London is causing a reverberation in the music industry. There’s a source of inspiration that attracts such go-getting artists and labels, cultivating newer genres and renovating older ones. Of Paradise is a label with a cause. The cause being House music shouting it’s vigor towards the ear of the listener, through the fabric of the internet.
Ran by a power-couple going, Paul and Lauren, the London label is a fairly new attraction housing the likes of obscure and digital minds.
Of Paradise Vol. 1 is a collage of their efforts packaged into eleven slimy, sweet, cloudy, and resonating tracks. Making up these tracks are the variety of artists that lend their contribution to the image of the label, with such names as DJ Moonbeam, dwell, and Low Tape.
These are not garnished names of the music industry. Rather, these are names who know how to craft a House track and have a collective understanding of their label’s vision.
Beginning the album is the track Not a Dream, Just a Purpose by Soela, which open the entrance to the hazy and mystical realm. It’s gentle and ambient, allowing the horizons of the mind to close off its disorders and open up its wonders. The six-minute track serves as the perfect introduction to the trance-inducement the listener will experience from the album.
Many of the tracks are moody, dark, and cloudy. Others are rarefied pieces of work that levitate with ease and grace.

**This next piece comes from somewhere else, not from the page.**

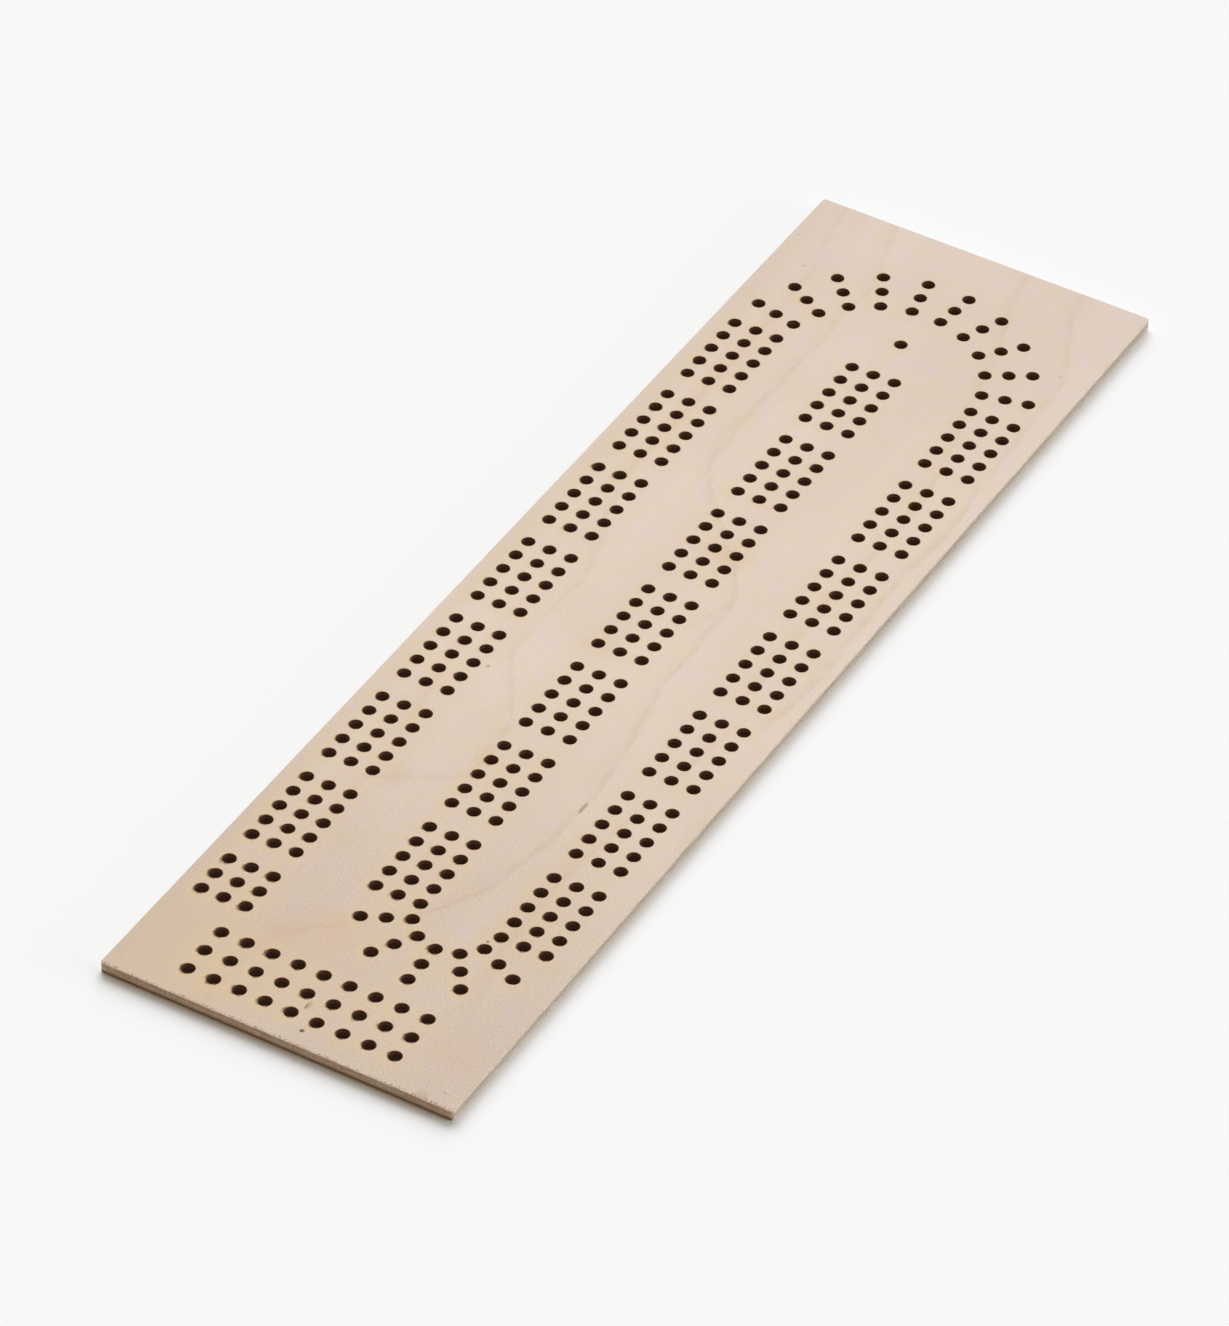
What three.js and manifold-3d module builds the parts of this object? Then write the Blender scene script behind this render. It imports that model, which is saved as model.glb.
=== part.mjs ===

A personal favorite track is Gold Cloud by Ed Marlo. Counteracting the tranquility of the first track, Marlo tunes his synth chords with a mid to low pitch, layering onto them a pouncing drum bass and the second layer of searing synth chords.
Another personal highlight of the album is Turn up the Heat by dwell. Its main essence is the DnB aesthetic it holds. The track lingers onto fragments of Techno music as well. The first minute of the concoction of bass drums is eventually colored by a soothing synth line, all riding in perfect concordance.
The eleven tracks in this compilation sway back and forth in different textures and hues. The substance is never compromised, which allows it to be one of the projects that define the sound and virtue that Of Paradise aims for.